▶ **TASK INSTRUCTIONS**
For each line below that includes the word "ones", make a copy.

[Object data in JSON]
— START —
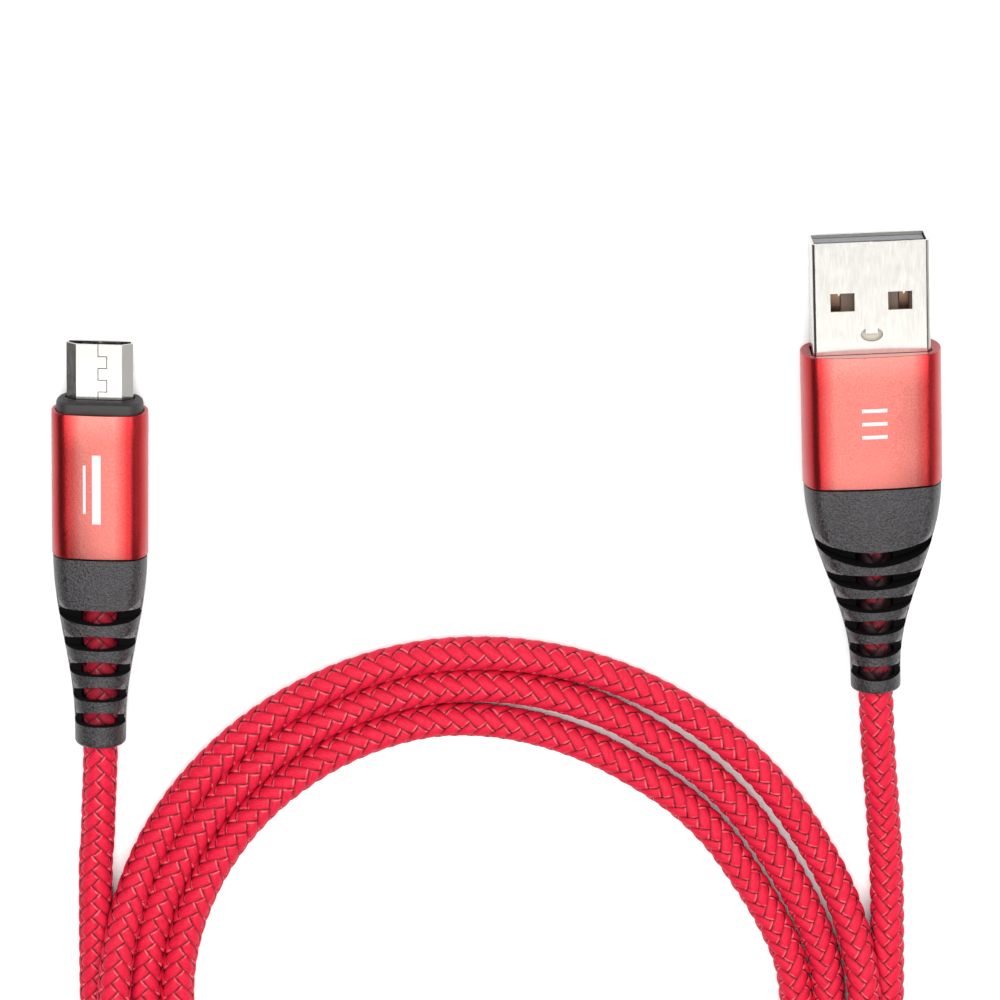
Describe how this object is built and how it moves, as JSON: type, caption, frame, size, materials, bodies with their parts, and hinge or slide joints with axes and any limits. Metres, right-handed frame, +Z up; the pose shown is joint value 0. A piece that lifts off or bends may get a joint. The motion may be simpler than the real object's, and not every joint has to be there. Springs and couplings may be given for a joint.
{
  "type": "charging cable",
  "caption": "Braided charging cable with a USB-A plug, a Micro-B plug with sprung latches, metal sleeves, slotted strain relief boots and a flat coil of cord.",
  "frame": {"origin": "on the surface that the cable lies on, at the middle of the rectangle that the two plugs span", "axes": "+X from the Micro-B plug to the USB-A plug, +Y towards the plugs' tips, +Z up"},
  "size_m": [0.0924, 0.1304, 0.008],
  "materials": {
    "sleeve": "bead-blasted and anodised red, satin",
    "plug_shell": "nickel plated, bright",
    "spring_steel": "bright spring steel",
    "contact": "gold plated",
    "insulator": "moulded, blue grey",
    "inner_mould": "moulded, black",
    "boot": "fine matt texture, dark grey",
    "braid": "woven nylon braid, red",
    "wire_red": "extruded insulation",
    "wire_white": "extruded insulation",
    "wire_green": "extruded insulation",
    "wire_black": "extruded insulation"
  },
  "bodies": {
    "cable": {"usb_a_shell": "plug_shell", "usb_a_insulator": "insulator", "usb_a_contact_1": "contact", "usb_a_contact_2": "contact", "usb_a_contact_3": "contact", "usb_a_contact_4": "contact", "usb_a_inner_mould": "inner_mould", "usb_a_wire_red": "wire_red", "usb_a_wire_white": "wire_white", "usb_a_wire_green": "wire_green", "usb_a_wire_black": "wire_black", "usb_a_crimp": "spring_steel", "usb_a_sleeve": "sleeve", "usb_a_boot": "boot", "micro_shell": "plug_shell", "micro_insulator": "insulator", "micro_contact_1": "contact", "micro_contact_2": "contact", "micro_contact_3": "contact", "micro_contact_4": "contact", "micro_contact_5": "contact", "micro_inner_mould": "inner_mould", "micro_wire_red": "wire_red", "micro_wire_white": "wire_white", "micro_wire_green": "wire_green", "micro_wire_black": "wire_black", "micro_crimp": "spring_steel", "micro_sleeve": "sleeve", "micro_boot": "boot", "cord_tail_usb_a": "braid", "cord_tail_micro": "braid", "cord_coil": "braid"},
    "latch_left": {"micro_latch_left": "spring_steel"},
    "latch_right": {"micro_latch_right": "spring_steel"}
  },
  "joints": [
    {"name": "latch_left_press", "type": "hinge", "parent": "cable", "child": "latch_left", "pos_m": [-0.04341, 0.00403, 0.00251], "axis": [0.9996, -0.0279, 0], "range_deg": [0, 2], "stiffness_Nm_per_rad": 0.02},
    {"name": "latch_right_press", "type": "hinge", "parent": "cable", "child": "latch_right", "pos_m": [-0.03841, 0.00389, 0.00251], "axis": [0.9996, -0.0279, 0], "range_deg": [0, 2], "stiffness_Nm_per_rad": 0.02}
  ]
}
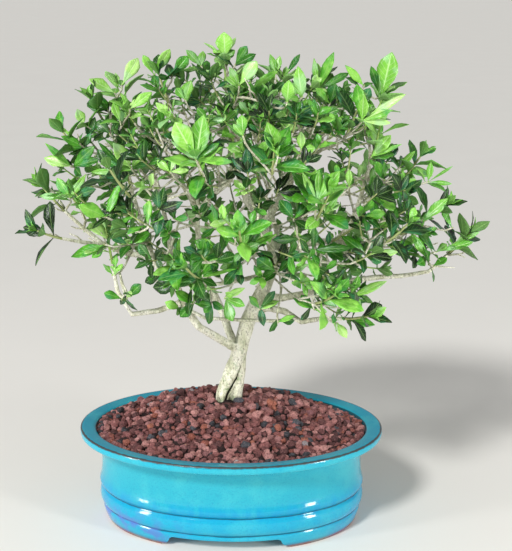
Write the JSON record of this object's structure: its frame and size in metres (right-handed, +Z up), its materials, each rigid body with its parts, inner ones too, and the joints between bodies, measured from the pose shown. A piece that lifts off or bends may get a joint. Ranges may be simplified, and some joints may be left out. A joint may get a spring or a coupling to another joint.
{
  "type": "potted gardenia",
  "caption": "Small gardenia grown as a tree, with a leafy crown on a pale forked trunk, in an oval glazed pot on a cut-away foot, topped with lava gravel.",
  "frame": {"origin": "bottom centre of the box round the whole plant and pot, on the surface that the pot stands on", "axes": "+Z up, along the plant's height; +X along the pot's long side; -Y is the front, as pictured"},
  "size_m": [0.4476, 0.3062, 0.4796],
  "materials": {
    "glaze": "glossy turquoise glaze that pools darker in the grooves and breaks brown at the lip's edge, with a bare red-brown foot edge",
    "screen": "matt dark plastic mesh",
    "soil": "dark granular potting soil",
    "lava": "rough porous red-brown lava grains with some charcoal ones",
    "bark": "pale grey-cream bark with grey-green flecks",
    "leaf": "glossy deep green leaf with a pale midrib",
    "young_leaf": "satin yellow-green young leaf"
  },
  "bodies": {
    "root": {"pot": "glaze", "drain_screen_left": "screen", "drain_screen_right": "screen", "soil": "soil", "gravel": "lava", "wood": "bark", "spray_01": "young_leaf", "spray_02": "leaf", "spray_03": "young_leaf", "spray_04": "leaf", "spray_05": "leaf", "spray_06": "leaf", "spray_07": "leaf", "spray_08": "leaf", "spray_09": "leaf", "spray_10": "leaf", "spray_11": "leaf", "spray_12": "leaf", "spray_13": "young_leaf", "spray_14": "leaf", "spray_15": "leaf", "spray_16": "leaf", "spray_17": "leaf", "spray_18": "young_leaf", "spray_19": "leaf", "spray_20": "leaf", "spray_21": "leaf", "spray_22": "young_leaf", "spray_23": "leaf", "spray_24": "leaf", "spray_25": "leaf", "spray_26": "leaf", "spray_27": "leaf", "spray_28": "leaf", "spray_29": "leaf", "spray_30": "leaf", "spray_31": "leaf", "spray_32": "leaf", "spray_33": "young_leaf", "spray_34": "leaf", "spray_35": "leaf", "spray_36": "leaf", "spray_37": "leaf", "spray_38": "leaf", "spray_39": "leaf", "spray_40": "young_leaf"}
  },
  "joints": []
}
— END —
— START —
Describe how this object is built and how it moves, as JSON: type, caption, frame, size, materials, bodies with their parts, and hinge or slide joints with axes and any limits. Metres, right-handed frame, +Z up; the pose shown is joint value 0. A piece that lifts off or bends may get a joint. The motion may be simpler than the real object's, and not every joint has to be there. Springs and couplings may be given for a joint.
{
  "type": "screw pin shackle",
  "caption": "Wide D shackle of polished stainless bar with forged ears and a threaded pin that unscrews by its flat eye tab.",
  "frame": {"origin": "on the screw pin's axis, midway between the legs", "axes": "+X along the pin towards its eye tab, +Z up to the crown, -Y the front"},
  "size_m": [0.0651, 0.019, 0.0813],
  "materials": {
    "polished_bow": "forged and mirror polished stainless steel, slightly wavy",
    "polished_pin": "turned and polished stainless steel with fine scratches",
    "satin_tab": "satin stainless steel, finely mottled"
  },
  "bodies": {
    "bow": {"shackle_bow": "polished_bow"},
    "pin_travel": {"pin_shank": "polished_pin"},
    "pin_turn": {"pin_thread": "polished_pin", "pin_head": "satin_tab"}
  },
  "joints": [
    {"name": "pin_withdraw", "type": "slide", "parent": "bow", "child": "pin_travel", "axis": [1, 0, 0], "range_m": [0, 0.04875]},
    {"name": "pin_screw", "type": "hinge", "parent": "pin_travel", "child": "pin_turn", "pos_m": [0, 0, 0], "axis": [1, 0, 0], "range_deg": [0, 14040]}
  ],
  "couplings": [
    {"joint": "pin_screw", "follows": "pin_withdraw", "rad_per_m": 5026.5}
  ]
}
— END —
▶ **ANSWER BELOW**
Write the JSON record of this object's structure: its frame and size in metres (right-handed, +Z up), its materials, each rigid body with its parts, inner ones too, and the joints between bodies, measured from the pose shown. A piece that lifts off or bends may get a joint. Ranges may be simplified, and some joints may be left out. A joint may get a spring or a coupling to another joint.
    "lava": "rough porous red-brown lava grains with some charcoal ones",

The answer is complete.